Watchmen is set in the Eighties, in an alternate reality in which costumed superheroes have been a part of American culture, not in comic books, but in real life. Far from making the world a better place, the presence of these heroes has exacerbated the social and political tensions of the Cold War era, despite the fact that they have been all but eliminated by a law passed in 1977. At the start of the movie, a former government operative and costumed hero named The Comedian is murdered in his apartment by a mysterious assailant. The movie follows the remaining heroes as they investigate the death, and shows the history of the characters and the truth of the murder through a series of flashbacks.
I've been a fan of the comic since I was introduced to it in 2002, and I'm honestly incapable of emulating the viewpoint of somebody who's never read what is widely considered the greatest graphic novel of all time. If you've ever read and enjoyed Watchmen, then you should definitely see this movie. It's conceivable that a non-comic fan, or a non-Watchmen fan, would enjoy this movie, but I would tend to bet against it. This is not only because of the subject matter, but because the movie is nearly as dense as the book, despite leaving out more than half of the comic book.
Despite the numerous missing chunks (many of which we are promised will be restored in multiple upcoming special director's cuts), Watchmen is as faithful an adaptation of the source material as is humanly possible. This works both for it and against it, as the book is not to be read once at a constant pace, but to be pored over, to be read repeatedly and absorbed at leisure.
Although not as convoluted as the book (in which almost every panel has multiple meanings), Watchmen is packed with little Easter eggs in the background that may not be caught on the first viewing. My favorite of these was when in the first few seconds of the
opening credits, Nite Owl I (who the moviegoing public will generally believe to be based on Batman) saves a couple who look suspiciously like Thomas and Martha Wayne from a gun-toting mugger outside the Gotham Opera House.
The Best Things about Watchmen:
Jackie Earl Haley does an excellent job portraying the (physically and morally) repulsive Rorschach. Jeffrey Dean Morgan does an equally good job portraying the equally repellent Comedian. Both of them basically become their characters, and I can't think of a single actor I'd rather play either.
When I heard that Zack Snyder was directing this movie, I was totally content with that directorial choice. The guy who gave us 300 and Dawn of the Dead is the exact guy that I'd pick to "give us bodies beyond all our imaginings". Now, despite the fact that we apparently didn't GET bodies beyond all our imaginings, I don't feel that my trust was misplaced, because the rest of the movie is 99% faithful to the book.
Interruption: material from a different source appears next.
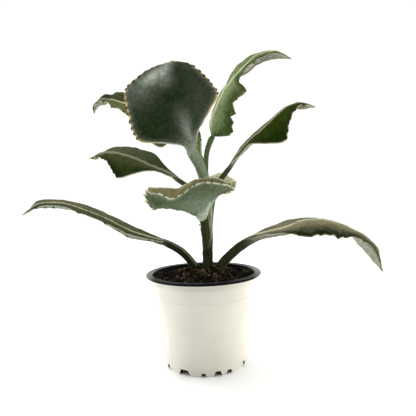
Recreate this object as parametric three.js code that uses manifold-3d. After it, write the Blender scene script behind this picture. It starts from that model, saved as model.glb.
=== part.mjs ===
// A felt bush (a kalanchoe with woolly leaves) growing in a small nursery pot.
// Units are millimetres and +Z is up. Azimuths are seen from the front: +X is right, +Y is away.
// The plant is laid out round the pot's axis, and the group is then moved so that the origin
// lies at the middle of the whole object's footprint, on the surface that the pot stands on.

import * as THREE from 'three';
import { mergeVertices } from 'three/addons/utils/BufferGeometryUtils.js';
import Module from 'manifold-3d';

// Driving dimensions of the pot
const POT_HEIGHT = 80;
const RIM_RADIUS = 52.5;
const MOUTH_RADIUS = 47.6;
const LIP_HEIGHT = 1.7;
const WALL = 1;
const COLLAR_RADIUS = 47.2;
const COLLAR_Z = 62.4;
const COLLAR_STEP = 0.9;
const BODY_TOP_RADIUS = 45.4;
const HEEL_RADIUS = 37.4;
const FOOT_WIDTH = 4.5;
const FOOT_HEIGHT = 4;
const DRAIN_RADIUS = 4;
const DRAIN_CIRCLE = 18;
const DRAIN_COUNT = 6;
const POT_SEGMENTS = 56;

// Notches round the heel: angle in degrees, width in millimetres; the run repeats three times
const HEEL_NOTCHES = [
  { angle: -149, width: 5 },
  { angle: -118, width: 11 },
  { angle: -92, width: 4 },
  { angle: -73, width: 7 },
  { angle: -56, width: 7 },
];
const NOTCH_REPEATS = 3;
const NOTCH_HEIGHT = 4.6;

// Driving dimensions of the soil
const SOIL_EDGE_Z = 77;
const SOIL_MIDDLE_Z = 82.5;
const SOIL_MOUND_SPREAD = 26;
const SOIL_LUMP = 0.8;
const SOIL_SEGMENTS = 44;
const SOIL_RINGS = 9;

// Places at the back where the soil has sunk below the rim: angle and spread in degrees
const SOIL_DIPS = [
  { angle: 117, spread: 20, depth: 7 },
  { angle: 60, spread: 13, depth: 5 },
];

// Driving dimensions of the plant
const GAP = 0.3;
const BLADE_THICKNESS = 1.8;
const MARGIN_THICKNESS = 0.9;
const TOOTH = 1.3;
const ROWS_PER_STATION = 3;
const ACROSS = [-1, -0.66, -0.3, 0, 0.3, 0.66, 1];
const CREASE = 0.22;

// The stem from its buried foot to its growing tip: point and radius
const STEM = [
  { at: [3.6, 0, 58], radius: 3.2 },
  { at: [3.7, 0, 68], radius: 5.2 },
  { at: [3.8, 0, 80], radius: 5 },
  { at: [4.2, 0, 96], radius: 4.7 },
  { at: [4.6, 0, 108], radius: 5 },
  { at: [5.2, 0, 122], radius: 4.2 },
  { at: [5.6, 0, 138], radius: 4 },
  { at: [5.2, 0, 152], radius: 4.2 },
  { at: [4.2, 0, 163], radius: 3.9 },
  { at: [3, 0, 174], radius: 3.1 },
  { at: [2.4, 0, 178], radius: 2.2 },
];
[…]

All the little additions that are faithful to the spirit of the book, even if they aren't in it. Notice how every time you see out the window of Ozymandias's office, the blimp slooooowly moves closer to the Twin Towers, but you never see it get there. Sort of a 21st-century update to the Doomsday clock, for those young enough not to remember a time when there was a very real fear that nuclear war might annihilate the human race tomorrow.
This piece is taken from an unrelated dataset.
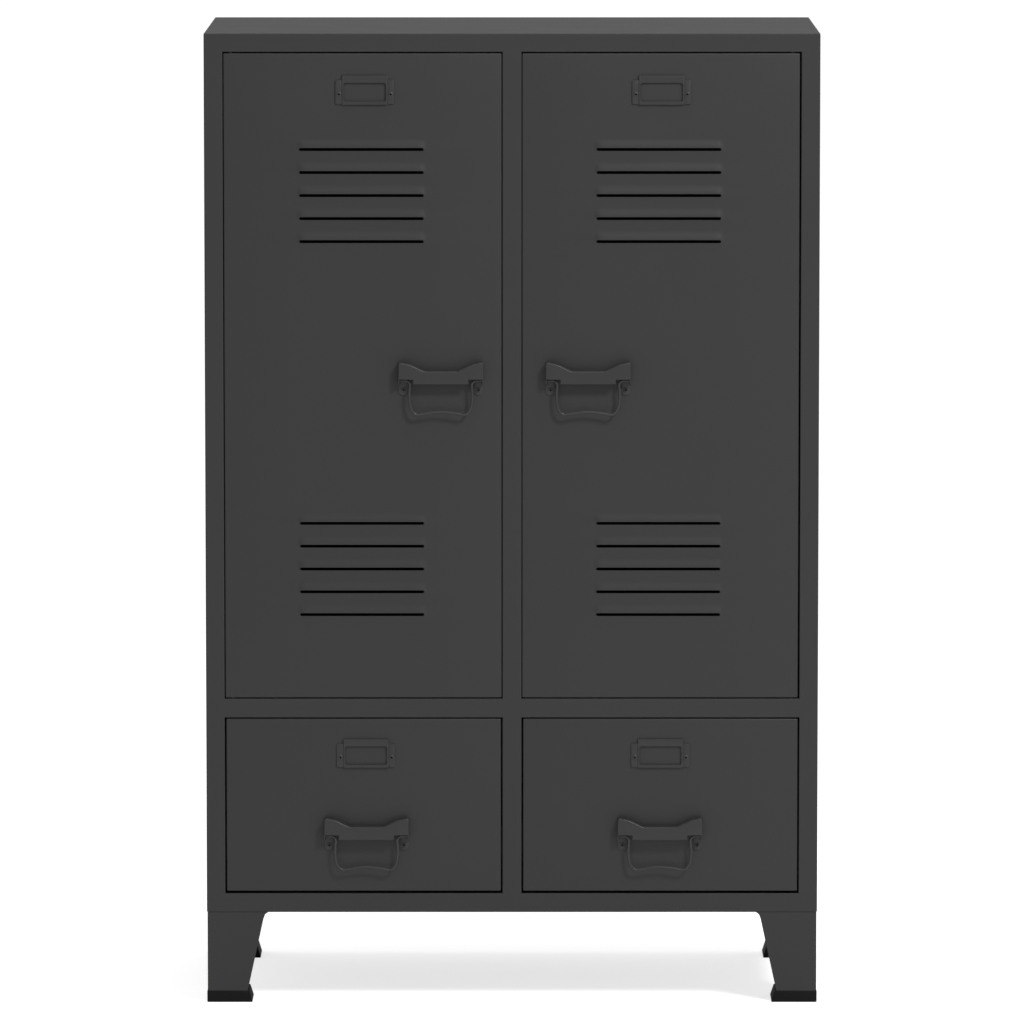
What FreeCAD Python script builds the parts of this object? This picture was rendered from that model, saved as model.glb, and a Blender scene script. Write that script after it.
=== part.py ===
"""Tall sheet-steel cabinet: two louvred doors over two drawers, on four folded legs.

Millimetres. +Z is up, the front faces -Y, and the origin lies on the floor under the
middle of the whole object, drop handles included.
"""
import FreeCAD, Part

import math
import os

import Sketcher

Vector = FreeCAD.Vector

SIZES = {
    # overall
    "width": 670, "depth": 350, "height": 1065, "leg_height": 100, "foot_height": 13,
    # sheet and folds
    "sheet": 1.0, "corner_bend": 1.5, "edge_bend": 1.1, "return_depth": 16, "back_flange": 15,
    # face frame
    "weld_stub": 3, "stile": 20.5, "top_rail": 20.5, "bottom_rail": 21, "mid_rail": 21, "post": 21,
    "drawer_bay": 194.5,
    # doors
    "panel_depth": 18, "panel_lip": 14, "door_top_gap": 1.3, "door_foot_gap": 1.0,
    "left_hinge_gap": 0.7, "left_free_gap": 0.7, "right_hinge_gap": 1.6, "right_free_gap": 0.45,
    "pivot_inset": 8, "pivot_back": 4, "pin_radius": 2.5, "pin_play": 0.05, "pin_bite": 5,
    # drawers
    "drawer_side_gap": 1.5, "drawer_top_gap": 1.15, "drawer_foot_gap": 2.5,
    "tray_depth": 300, "tray_height": 150, "tray_lift": 14, "drawer_travel": 240,
    "runner_width": 11, "runner_height": 34, "runner_wall": 1.5, "runner_play": 0.5, "runner_lift": 40,
    # inside
    "deck_flange": 15, "shelf_above_deck": 353.5, "shelf_lip": 15, "shelf_set_back": 34, "play": 0.5,
    "clip_height": 12, "clip_reach": 8, "clip_width": 12,
    "catch_width": 40, "catch_depth": 16, "catch_gap": 0.3, "strike_height": 22, "strike_thick": 1.2,
    # louvres
    "slot_length": 135.5, "slot_height": 3.3, "slot_pitch": 25.1, "upper_slots_drop": 206.3,
    "lower_slots_rise": 92.8,
    "hood_height": 11, "hood_rise": 1.8, "hood_end": 4, "hood_lip": 1.2,
    "left_louvres": 163.8, "right_louvres": 159.8,
    "stiffener_web": 20, "stiffener_flange": 10, "stiffener_rise": 12, "stiffener_centre": 70,
    "stiffener_margin": 20,
    # label holders
    "label_width": 64, "label_height": 26, "label_rise_height": 31, "label_core_drop": 1, "label_core": 50,
    "label_lift": 2.4, "label_sheet": 0.8, "window_width": 46, "window_height": 20.5, "label_ear_hole": 28,
    "door_label_drop": 56.5, "drawer_label_drop": 54.5, "label_hole_drop": 2.5, "window_corner": 2.5,
    "left_labels": 160, "right_labels": 162.5,
    # drop handles
    "bracket_width": 93, "bracket_end": 19, "bracket_dip": 10, "bracket_flat": 36, "bracket_slope": 27,
    "bracket_knee": 0.35, "bracket_knee_drop": 0.25, "bracket_tab": 30, "bracket_tab_drop": 5, "bracket_proud": 13,
    "bracket_wall": 1.2, "bracket_edge": 0.9,
    "lug_drop": 6, "lobe_drop": 18, "lobe_radius": 5.5, "lobe_centre": 41, "lobe_corner": 3.3,
    "wire": 1.45, "wire_play": 0.05, "bail_width": 67, "bail_drop": 38, "bail_wave": 4.3,
    "bail_corner": 6, "bail_bend": 3, "bail_nip": 0.6, "bail_end_play": 0.1, "wave_place": 0.42, "wave_share": 0.62,
    "bail_bow": 1.2, "bail_pivot_drop": 1.6, "bail_proud": 8.5,
    "door_handle_drop": 2.1, "drawer_handle_rise": 66.1,
    "left_door_handle": 77.5, "right_door_handle": 83, "left_drawer_handle": 159.4,
    "right_drawer_handle": 162,
    # rivets and screws
    "rivet_radius": 1.6, "rivet_head": 2.8, "rivet_head_height": 0.9, "rivet_eye": 0.8, "rivet_play": 0.05,
    "screw_radius": 2.5, "screw_head": 4.5, "screw_head_height": 2.5, "screw_length": 8,
    # legs
    "leg_foot_width": 44, "leg_shoulder_width": 61.5, "leg_top_width": 66.5, "leg_flare": 7,
    "leg_bend": 0.35, "leg_sheet": 1.5, "leg_inset": 0.6, "leg_plate": 58, "leg_screw_near": 18, "leg_screw_far": 44,
    "foot_top_width": 46, "foot_bottom_width": 50, "foot_bite": 6,
}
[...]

"So tell me, Doctor... what do you see?"
Most of the soundtrack. Opinions on it are mixed, but I thought all but one of the songs was appropriately used.
The Worst Things About Watchmen:Yes, there were some flaws. As I've already pointed out, we didn't get bodies beyond all our imaginings. We got all the breasts, blood, and blue cosmic-being schlong we could possibly want, but the one scene to which I refer (hopefully with enough circumlocution to avoid spoiling it for anybody who doesn't know what I'm talking about) was strangely...sterile. In the book, that scene was as viscerally horrifying as seeing people jump out of the World Trade Center live on CNN. In the movie, just as the cause of it is changed, so is the impact. We don't see any dead, we just see a bunch of ruined buildings and hear about it on the news.
The utterly terrible CGI Bubastis. They should have just left her out if they weren't going to bother doing her right. In the first scene she appears in, she blends in with the actors approximately as well as Toucan Sam convinces you he's really in the kitchen with those kids pouring them a bowl of sugary breakfast food product. As she bounds up the brightly-lit staircase with her master, it's vividly apparent as she bounces in and out of his shadow that she doesn't cast one of her own. This is all the more unfortunate when compared to the flawless CGI work done on Doctor Manhattan, whose blue glow reflects off the actors in every scene he's in.
The final song on the soundtrack, that plays over the ending credits. Every song in the movie up until then was appropriate to the time period. Then, we're jolted out of our suspension of disbelief by My Chemical Romance, for Pete's sake. It really felt like they did that on purpose to get people out of their seats. "Time to go, folks, movie's over, get back to the 21st century and let the janitor sweep up the popcorn and candy wrappers!"
Inna final analysis: If you're a Watchmen fan, go see this movie. Much like Doctor Manhattan, you can know exactly what's going to happen and still be surprised by it. Even if you don't like it (and if you feel that Watchmen doesn't belong on film, I will not contest that despite how much I liked the movie), Hollywood needs to get the message that we want faithful adaptations of works like this, not Saturday Morning Watchmen.